Friday, August 15, 2008

One Horse Town

With our car broke down last month, we had to use our other means of transportation to get down to the fairgrounds for the big summer Naadam festival. It ended up being more festive, since Naadam like most gatherings here exults the horse as an icon of Mongolia's illustrious history and tradition. Horseback also proved almost as fast as motorized travel anyway...check out the traffic jam on the road behind the parade band crossing the bridge. Not quite 3 cars at a stop sign, but not much worse. That's probably the worst traffic this town will see until next year.
Posted by Picasa

Festive Fourth of July

Cowboy Camp and State Fair

Thursday, July 24, 2008

We Are In Mongolia

As if we could forget...then again maybe we do sometimes, that we're living in such a different place.  

Twice this month I've been reminded at the top of two different Mongolian men's lungs that I'm in Mongolia.

One came when I was helping a horseman handle his foals as they suckled milk from the mare. (They let the foal have a little taste then milk the rest into a pail which becomes the national beverage, fermented mares milk) 

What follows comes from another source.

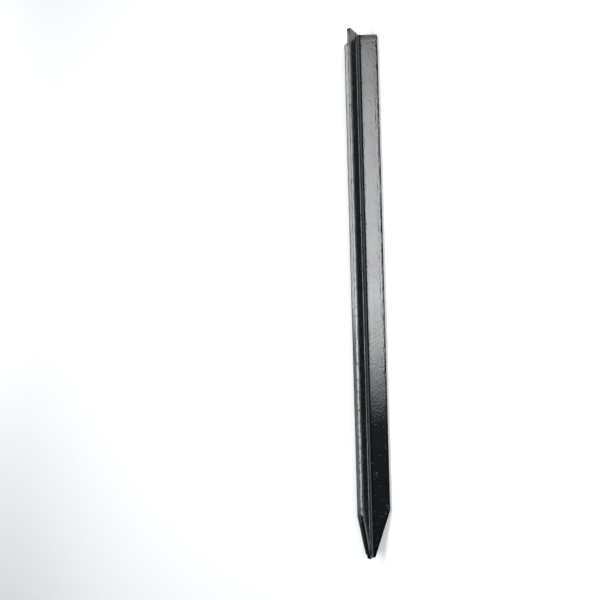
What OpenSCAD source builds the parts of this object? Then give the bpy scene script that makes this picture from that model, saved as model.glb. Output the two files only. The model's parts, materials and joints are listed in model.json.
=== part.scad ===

My horseman host showed me how to hold the foal.  Then I showed him how we do it in America in a tone that said, "this is one thing I don't need to be told how to do".  So he firmly reminded me "You're in Mongolia".  Since they have their own way of doing almost everything, this was indeed something, among many others, I needed to be told how to do. 

Second came at the garage where our car has been out of service for a couple weeks awaiting parts.  So after showing frustration at how long things were taking to get me back on the road, the greasy mechanic firmly reminded me "This is Mongolia, these kind of parts can't be found". They're on the way from somewhere far away, probably Japan or China.  So this is why waiting has become a finely tuned art for those who live here long.  

I'm still a novice artist in this medium.  But one thing I'm sure of.  I'm in Mongolia.

How Does Your Garden Grow?

Renee's garden peas are starting to bloom. Not bad for a first year.